When looking at the numbers of championship winners, we have seen championships won both ways. World Series winners have had dominating offenses but we have seen winners also have extremely strong rotations. And then of course there are just the flat out powerhouse teams that have both. The one consistent thing though is that no team had below average pitching numbers. So even the teams that won World Series titles, they may have had elite offenses, they didn’t have below average pitching.
Looking through the playoff teams, a balanced roster certainly looks to be the trick. Running on an unbalanced roster requires a lot of moving parts that are not in your control to unfold. It also relies on an underperforming part of your roster to over perform for a that short period of time. This is not reliable to bank on over a longer period of time.
Are Bullpens The Secret Glue Of A Team’s Success?
We have seen games wasted because of bad bullpens, but how about having an entire season wasted. The 2013 ALCS comes to mind, where the Tigers neglected their bullpen the entire season and offseason prior. This Tigers team had a strong offense, but an amazing trio of starting pitchers with Max Scherzer, Justin Verlander, and Anibal Sanchez. They combined for 48 strikeouts, and allowed just eight earned runs in the five combined starts between them. Their bullpen allowed seven earned runs in the shorter innings they pitched. Only one pitcher earned a win in that series out of the three of them, and Doug Fister had the other. Even a remotely average bullpen might have changed the way that postseason went, and ultimately the Tigers missed their World Series window.
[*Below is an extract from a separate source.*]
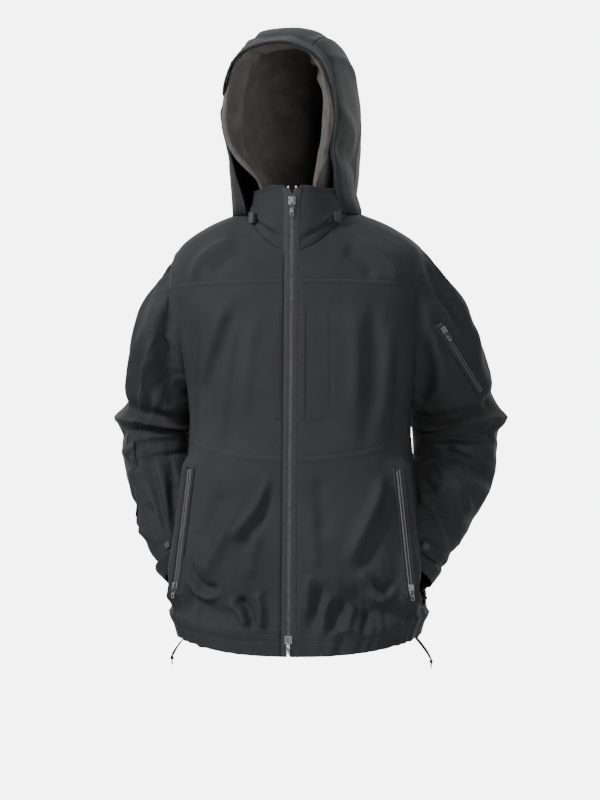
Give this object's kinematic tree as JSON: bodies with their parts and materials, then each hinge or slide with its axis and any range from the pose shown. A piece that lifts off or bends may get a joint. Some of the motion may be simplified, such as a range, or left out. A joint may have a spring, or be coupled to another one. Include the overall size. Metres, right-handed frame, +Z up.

The modern era is starting to change a bit, as bullpens are used more. The average innings a starter is throwing is going down, and bullpen arms are now used as starters. We have seen the Rays and Brewers use these methods mostly over the last few seasons and both teams have had a ton of success. Tampa Bay has used bullpen days instead of a traditional five-man rotation. The Brewers have masked not having great starting pitchers and depth for the last few seasons with a strong bullpen. The dominance of a Josh Hader going 2-3 innings when called upon as been an extremely successful move.
This new way of pitching might become extremely popular, especially when it comes to keeping pitchers healthy. We won’t see too many 200+ inning arms anymore, and instead we might get a totally new era of how managers use their pitchers. At the moment, teams are still using traditional five-man pitching rotations and normal usage bullpens. MLB’s new rule of a three batter minimum takes out those one and done arms who are more specialist pitchers. We would see the left specialist come in for that one big out or two against the left-handed hitters within the lineup. This is a part of the new pace of play initiative, so that might derail some plans a little bit over the next few seasons, but overall the game plan is still going to be remotely the same.
Best Rosters Of 2020
While the Los Angeles Dodgers have one of the best offenses of 2020, they have also added a strong pitching core as well. They added David Price over the offseason to go with Clayton Kershaw and Walker Buehler. This team is built with plenty of veteran talents, but also have some of the best young names in the game like Buehler, and Cody Bellinger. Gavin Lux is also coming through the rankings and will be starting this year. On the American League side, the Yankees added Gerrit Cole from the Astros (who still have a strong roster), and this adds to a very good rotation. The offense is also strong, but health is going to be the biggest dictator of their season as they have struggled being healthy. The Yankees splashed the cash on Cole, but they have also been growing a lot of youth and talent through smart moves.
Worst Rosters Of 2020
There are some brutal rosters out there right now. We saw quite a few teams lose 100+ games last season. Baltimore has one of the worst rosters in baseball, and overall they have struggled in developing their team and holding onto talent. The pitching staff and bullpen is one of the worst in baseball. The offense isn’t quite the worst in the league, but they are close. Seattle has fallen off immensely over the last few years. They have failed to build with their younger names, and now they are in trouble. Miami and San Francisco are also not too far behind these names as they have struggling rosters that need big rebuilding.
MLB Rosters Frequently Asked Questions
What Is 40-Man Roster?
A 40-man roster is a set of players that can be added to the active 25-man roster at any point during the season. A Minor League reliever could be on the 40-man roster and be called up whenever needed, but doesn’t have a set spot on the roster.
What Is 25-Man Roster?
The 25-Man roster are the active 25 players who are currently playing for the Major League team. They are also still on the 40-man roster, but these are the main names who are playing game in and game out for everyday services.
How Many Players Can Be On An MLB Roster?
A MLB roster is broken down into 40 and 25 man rosters. The 25-man roster is going to be a group of active players that are playing for the Major League team. The other 15 are on the Minor League teams but can called up.
How Many Players Can A MLB Team Call Up In September?
In recent rule changes, September call-ups will only be 2-4 players. This was not the case before 2020, where the entire 40 man roster became on the active list of usable players and would travel with the team.
Why Do MLB Rosters Expand in September?
The rosters expand in September because the Minor Leagues wrap up, and it gives teams some extra depth in key areas like catcher and the bullpen. Teams will also use expanded rosters to get young players playing time at the Major League level.
When Are MLB Rosters Finalized?
Before Opening Day arrives, teams will finalize their 25 and 40 man rosters. Moves can be made throughout the season between the 25 and 40 man. Players can also be purchased and added to the 40 man roster throughout the season.
When Do MLB Rosters Expand?
MLB Rosters expand after August 31st, when teams use the last month of the season to add some depth to their teams and to get a look at some of their younger players. This is expanded until the postseason starts.